Exercise objective
The listing must be reproduced in full, exactly as it stands.

Listed records
□ □ □ □ □ □ □

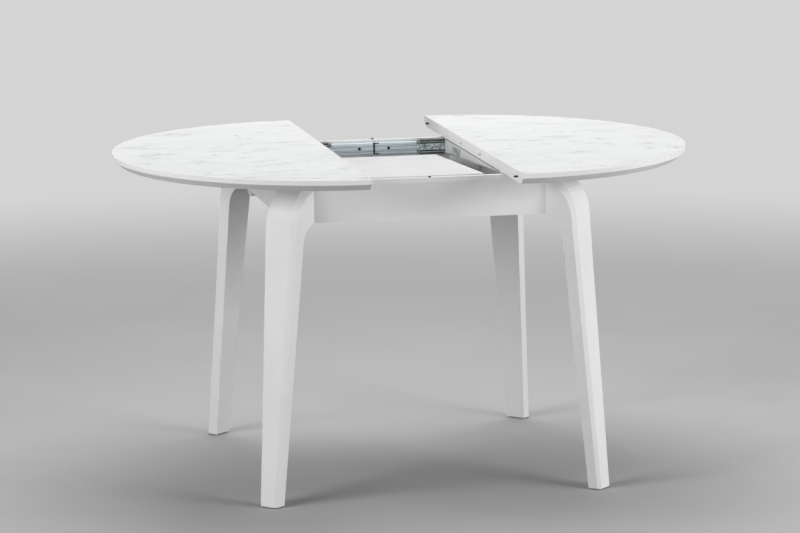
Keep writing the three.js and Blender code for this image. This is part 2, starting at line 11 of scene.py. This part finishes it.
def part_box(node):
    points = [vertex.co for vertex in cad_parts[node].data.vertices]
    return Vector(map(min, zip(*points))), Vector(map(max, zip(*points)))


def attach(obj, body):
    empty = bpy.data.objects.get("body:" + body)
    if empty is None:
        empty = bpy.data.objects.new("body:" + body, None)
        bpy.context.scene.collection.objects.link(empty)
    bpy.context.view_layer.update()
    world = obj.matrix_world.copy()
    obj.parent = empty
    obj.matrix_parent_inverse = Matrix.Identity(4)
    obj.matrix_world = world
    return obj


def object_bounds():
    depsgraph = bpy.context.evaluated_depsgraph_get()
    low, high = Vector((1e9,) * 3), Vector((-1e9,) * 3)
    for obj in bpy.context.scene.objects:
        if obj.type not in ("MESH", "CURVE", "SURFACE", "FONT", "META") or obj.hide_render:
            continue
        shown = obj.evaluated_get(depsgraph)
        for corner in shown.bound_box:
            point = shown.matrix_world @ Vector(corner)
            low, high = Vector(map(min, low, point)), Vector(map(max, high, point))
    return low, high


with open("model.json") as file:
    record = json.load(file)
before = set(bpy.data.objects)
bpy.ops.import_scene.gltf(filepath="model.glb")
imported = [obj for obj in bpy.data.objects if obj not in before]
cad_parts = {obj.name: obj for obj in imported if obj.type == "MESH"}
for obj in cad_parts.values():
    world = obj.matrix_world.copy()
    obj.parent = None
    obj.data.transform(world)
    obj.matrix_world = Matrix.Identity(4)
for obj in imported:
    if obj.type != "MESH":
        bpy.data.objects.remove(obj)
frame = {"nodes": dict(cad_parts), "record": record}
CAD_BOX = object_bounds()
TABLE_HEIGHT = CAD_BOX[1].z
RAIL_LOW, RAIL_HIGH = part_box("rear_right_fixed_rail")
SLIDE_LEVEL = (RAIL_LOW.z + RAIL_HIGH.z) / 2
RIB_LEVELS = (0.0039, 0.0073)         # edges of a rail's pressed ribs, from its middle line
# Half width of each painted shade line along a rib edge.
RIB_SHADE_HALF = 0.0006
WEB_HALF = 0.0078                     # half height of a slide channel's plain web
LIP_HIGHLIGHT_RISE = 0.0042                     # from the web's edge to the painted highlight on the rolled edge above the balls
LIP_HIGHLIGHT_HALF = 0.0011

# Rounding on edges, in metres: (text in the node's name, width, segments).
EDGE_ROUNDING = [
    ("_top_board", 0.0012, 3),
    ("_top_facing", 0.0002, 1),
    ("_leg_bolt", 0.0004, 2),
    ("_leg", 0.0022, 3),
    ("_apron", 0.0012, 3),
    ("_cross_board", 0.0008, 2),
    ("leaf_", 0.0008, 2),
    ("_batten", 0.0008, 2),
    ("_corner_block", 0.001, 2),
    ("_slide_stop", 0.0006, 2),
    ("_catch", 0.0004, 2),
    ("_foot_glide", 0.0004, 2),
    ("_slip_strip", 0.0004, 2),
]
SMOOTH_ANGLE = math.radians(30)

# Small fittings, in metres. A screw's socket and head steps are shares of its radius.
HEAD_STEPS = [(1.0, 0.0), (1.0, 0.12), (0.82, 0.26), (0.62, 0.30)]    # (radius, height)
SOCKET_SHARE = 0.45
SOCKET_FLOOR = 0.05            # height of the socket's floor
HEAD_SIDES = 24
RAIL_SCREW_X = 0.036           # from the middle of the table, at the rails' large holes
RAIL_SCREW_SUNK = 0.0048       # underside of the head, behind the rail's face
RAIL_SCREW_RADIUS = 0.0036
BATTEN_SCREW_RADIUS = 0.0042
BATTEN_SCREW_SHARES = (0.2, 0.8)     # along the batten
REST_SCREW_INSET = 0.012
REST_SCREW_SHARES = (0.25, 0.75)     # across the rest
SPRING_WIRE = 0.0006           # radius of the catch's spring wire
SPRING_BELOW_TOP = 0.0013      # its middle line under the catch's top edge
SPRING_RUN = (0.014, 0.049)    # ends of its level part, from the catch's rear edge
SPRING_LEG = (0.017, 0.006)    # ends of its slanting leg, from the catch's front edge
STRIP_INSET = 0.0008           # of the strip behind the split edge
STRIP_WIDTH = 0.003
STRIP_DROP = 0.0028
STRIP_SLOPE = 0.7              # share of its width and drop at which its corner is cut off


# ---------- node helpers ----------
MIX_COLOURS = (6, 7)           # sockets of the two colours on a Mix node, and of its result
MIX_RESULT = 2


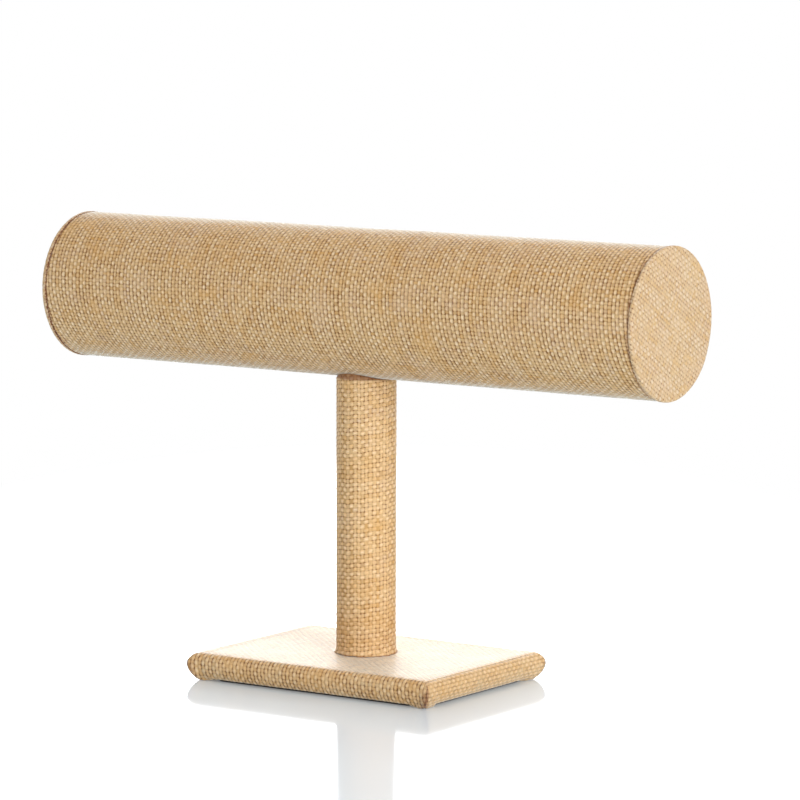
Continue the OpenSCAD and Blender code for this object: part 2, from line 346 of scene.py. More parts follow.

□ □ □ □ □ □ □

Written solution
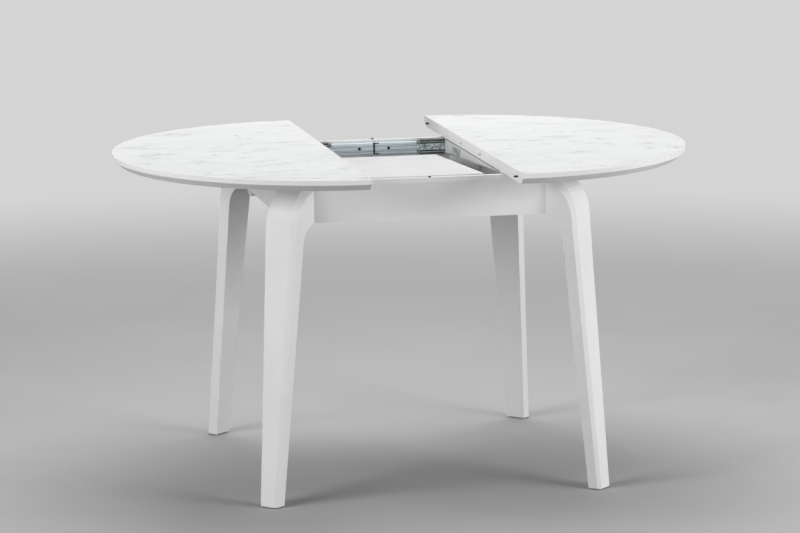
Keep writing the three.js and Blender code for this image. This is part 2, starting at line 11 of scene.py. This part finishes it.
def part_box(node):
    points = [vertex.co for vertex in cad_parts[node].data.vertices]
    return Vector(map(min, zip(*points))), Vector(map(max, zip(*points)))


def attach(obj, body):
    empty = bpy.data.objects.get("body:" + body)
    if empty is None:
        empty = bpy.data.objects.new("body:" + body, None)
        bpy.context.scene.collection.objects.link(empty)
    bpy.context.view_layer.update()
    world = obj.matrix_world.copy()
    obj.parent = empty
    obj.matrix_parent_inverse = Matrix.Identity(4)
    obj.matrix_world = world
    return obj


def object_bounds():
    depsgraph = bpy.context.evaluated_depsgraph_get()
    low, high = Vector((1e9,) * 3), Vector((-1e9,) * 3)
    for obj in bpy.context.scene.objects:
        if obj.type not in ("MESH", "CURVE", "SURFACE", "FONT", "META") or obj.hide_render:
            continue
        shown = obj.evaluated_get(depsgraph)
        for corner in shown.bound_box:
            point = shown.matrix_world @ Vector(corner)
            low, high = Vector(map(min, low, point)), Vector(map(max, high, point))
    return low, high


with open("model.json") as file:
    record = json.load(file)
before = set(bpy.data.objects)
bpy.ops.import_scene.gltf(filepath="model.glb")
imported = [obj for obj in bpy.data.objects if obj not in before]
cad_parts = {obj.name: obj for obj in imported if obj.type == "MESH"}
for obj in cad_parts.values():
    world = obj.matrix_world.copy()
    obj.parent = None
    obj.data.transform(world)
    obj.matrix_world = Matrix.Identity(4)
for obj in imported:
    if obj.type != "MESH":
        bpy.data.objects.remove(obj)
frame = {"nodes": dict(cad_parts), "record": record}
CAD_BOX = object_bounds()
TABLE_HEIGHT = CAD_BOX[1].z
RAIL_LOW, RAIL_HIGH = part_box("rear_right_fixed_rail")
SLIDE_LEVEL = (RAIL_LOW.z + RAIL_HIGH.z) / 2
RIB_LEVELS = (0.0039, 0.0073)         # edges of a rail's pressed ribs, from its middle line
# Half width of each painted shade line along a rib edge.
RIB_SHADE_HALF = 0.0006
WEB_HALF = 0.0078                     # half height of a slide channel's plain web
LIP_HIGHLIGHT_RISE = 0.0042                     # from the web's edge to the painted highlight on the rolled edge above the balls
LIP_HIGHLIGHT_HALF = 0.0011

# Rounding on edges, in metres: (text in the node's name, width, segments).
EDGE_ROUNDING = [
    ("_top_board", 0.0012, 3),
    ("_top_facing", 0.0002, 1),
    ("_leg_bolt", 0.0004, 2),
    ("_leg", 0.0022, 3),
    ("_apron", 0.0012, 3),
    ("_cross_board", 0.0008, 2),
    ("leaf_", 0.0008, 2),
    ("_batten", 0.0008, 2),
    ("_corner_block", 0.001, 2),
    ("_slide_stop", 0.0006, 2),
    ("_catch", 0.0004, 2),
    ("_foot_glide", 0.0004, 2),
    ("_slip_strip", 0.0004, 2),
]
SMOOTH_ANGLE = math.radians(30)

# Small fittings, in metres. A screw's socket and head steps are shares of its radius.
HEAD_STEPS = [(1.0, 0.0), (1.0, 0.12), (0.82, 0.26), (0.62, 0.30)]    # (radius, height)
SOCKET_SHARE = 0.45
SOCKET_FLOOR = 0.05            # height of the socket's floor
HEAD_SIDES = 24
RAIL_SCREW_X = 0.036           # from the middle of the table, at the rails' large holes
RAIL_SCREW_SUNK = 0.0048       # underside of the head, behind the rail's face
RAIL_SCREW_RADIUS = 0.0036
BATTEN_SCREW_RADIUS = 0.0042
BATTEN_SCREW_SHARES = (0.2, 0.8)     # along the batten
REST_SCREW_INSET = 0.012
REST_SCREW_SHARES = (0.25, 0.75)     # across the rest
SPRING_WIRE = 0.0006           # radius of the catch's spring wire
SPRING_BELOW_TOP = 0.0013      # its middle line under the catch's top edge
SPRING_RUN = (0.014, 0.049)    # ends of its level part, from the catch's rear edge
SPRING_LEG = (0.017, 0.006)    # ends of its slanting leg, from the catch's front edge
STRIP_INSET = 0.0008           # of the strip behind the split edge
STRIP_WIDTH = 0.003
STRIP_DROP = 0.0028
STRIP_SLOPE = 0.7              # share of its width and drop at which its corner is cut off


# ---------- node helpers ----------
MIX_COLOURS = (6, 7)           # sockets of the two colours on a Mix node, and of its result
MIX_RESULT = 2


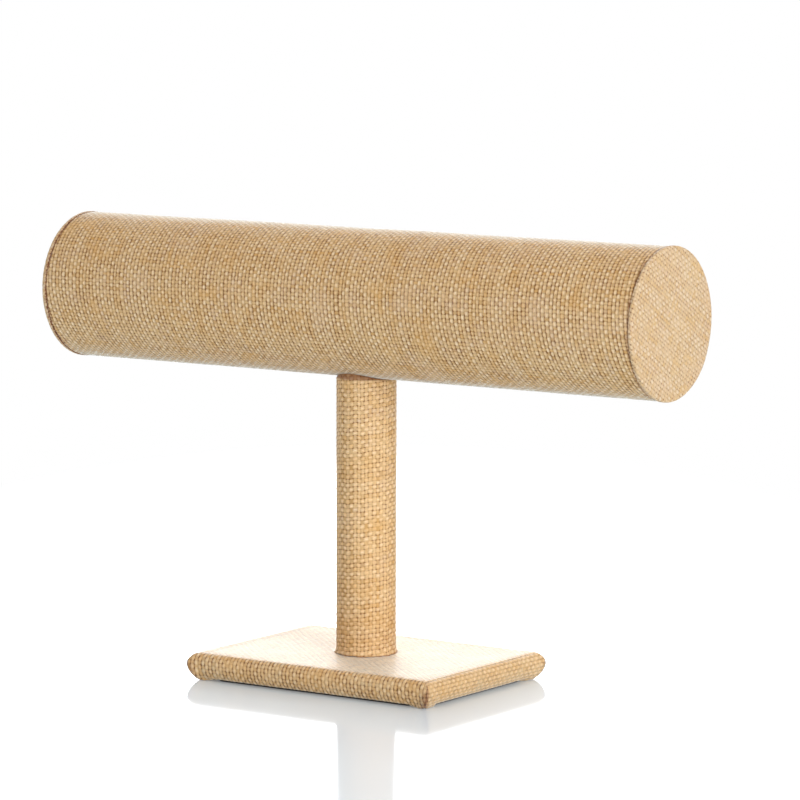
Continue the OpenSCAD and Blender code for this object: part 2, from line 346 of scene.py. More parts follow.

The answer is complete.